* Data to use:
=====

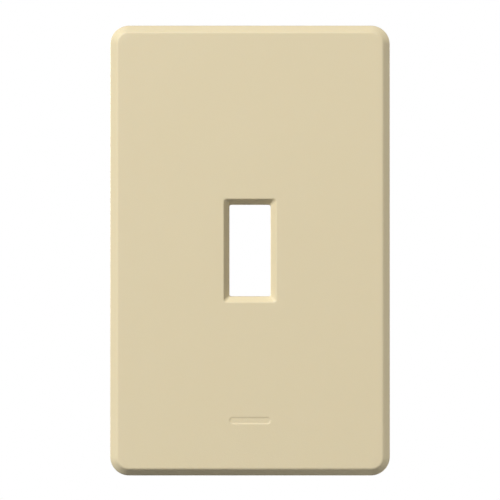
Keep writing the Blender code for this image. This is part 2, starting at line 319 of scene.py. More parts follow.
class MouldGrain(NodeGroup):
    """The fine even texture that a satin mould leaves, as a height and a varying roughness."""

    name = "mould_grain"
    takes = {
        "Vector": SocketKind.VECTOR,
        "Scale": SocketKind.NUMBER,
        "Roughness": SocketKind.NUMBER,
        "Spread": SocketKind.NUMBER,
    }
    gives = {"Height": SocketKind.NUMBER, "Roughness": SocketKind.NUMBER}

    @classmethod
    def wire(cls, wiring: Wiring, given: Sockets) -> Sockets:
        """Adds a fine noise to a slow one for the height, and spreads the roughness with both.

        Args:
            wiring: The tree's wiring.
            given: The group's inputs, by name.

        Returns:
            The height, from about 0 to 1, and the roughness.
        """
        fine = wiring.noise(given["Vector"], given["Scale"], 2.0)
        slow_scale = wiring.math("MULTIPLY", given["Scale"], 0.06)
        slow = wiring.noise(given["Vector"], slow_scale, 2.0)
        height = wiring.math("MULTIPLY_ADD", slow, 0.35, fine)
        centred = wiring.math("SUBTRACT", height, 0.675)
        roughness = wiring.math("MULTIPLY_ADD", centred, given["Spread"], given["Roughness"])
        return {"Height": height, "Roughness": roughness}


class HandlingMarks(NodeGroup):
    """Sparse hairlines, as a mask from 0 to 1, from being packed, wiped and screwed down."""

    name = "handling_marks"
    takes = {
        "Vector": SocketKind.VECTOR,
        "Scale": SocketKind.NUMBER,
        "Stretch": SocketKind.VECTOR,
        "Sparseness": SocketKind.NUMBER,
    }
    gives = {"Mask": SocketKind.NUMBER}

    @classmethod
    def wire(cls, wiring: Wiring, given: Sockets) -> Sockets:
        """Keeps only the highest ridges of a noise that is stretched along one direction.

        Args:
            wiring: The tree's wiring.
            given: The group's inputs, by name.

        Returns:
            The mask.
        """
        stretched = wiring.vector("MULTIPLY", given["Vector"], given["Stretch"])
        ridges = wiring.noise(stretched, given["Scale"], 4.0)
        above = wiring.math("SUBTRACT", ridges, given["Sparseness"])
        return {"Mask": wiring.math("MULTIPLY", above, 12.0, clamp=True)}


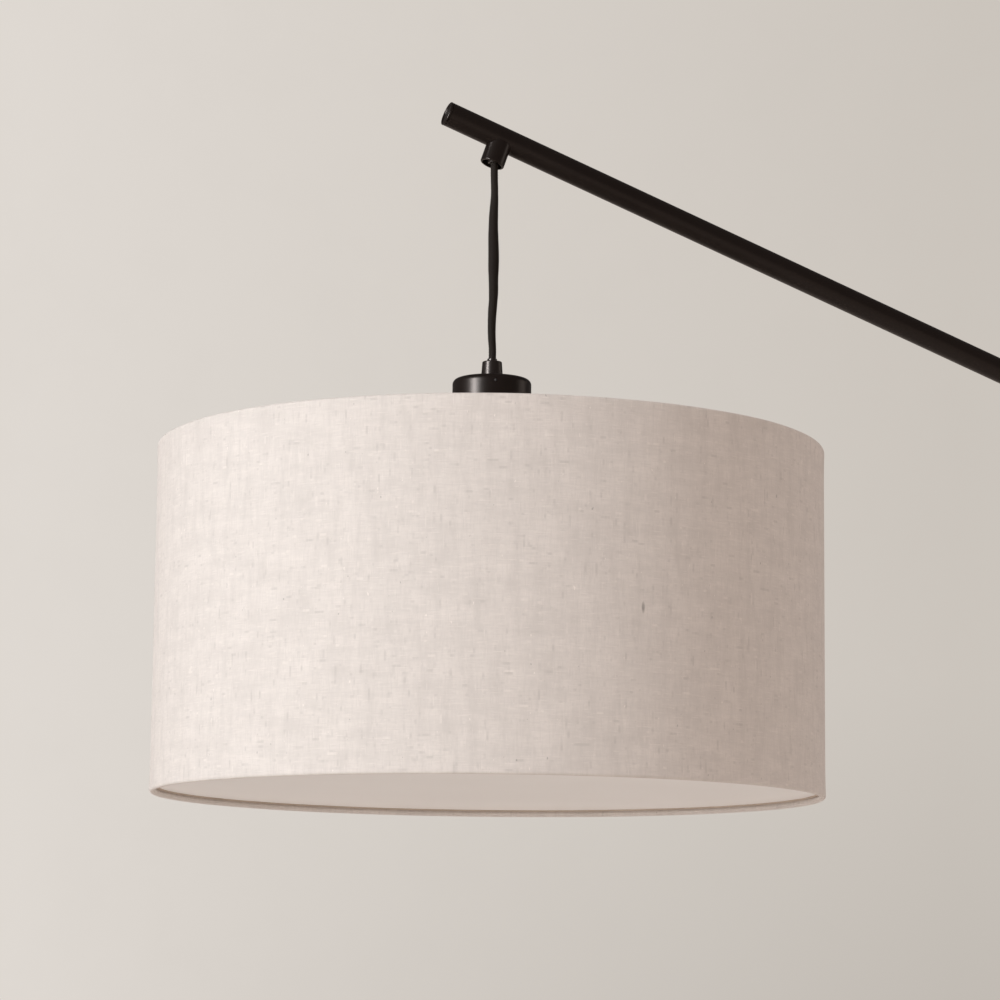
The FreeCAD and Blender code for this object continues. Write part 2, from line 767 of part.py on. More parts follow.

=====

* What the exercise asks: Pull every line holding "More" out of the records.

* Output of the task:
Keep writing the Blender code for this image. This is part 2, starting at line 319 of scene.py. More parts follow.
The FreeCAD and Blender code for this object continues. Write part 2, from line 767 of part.py on. More parts follow.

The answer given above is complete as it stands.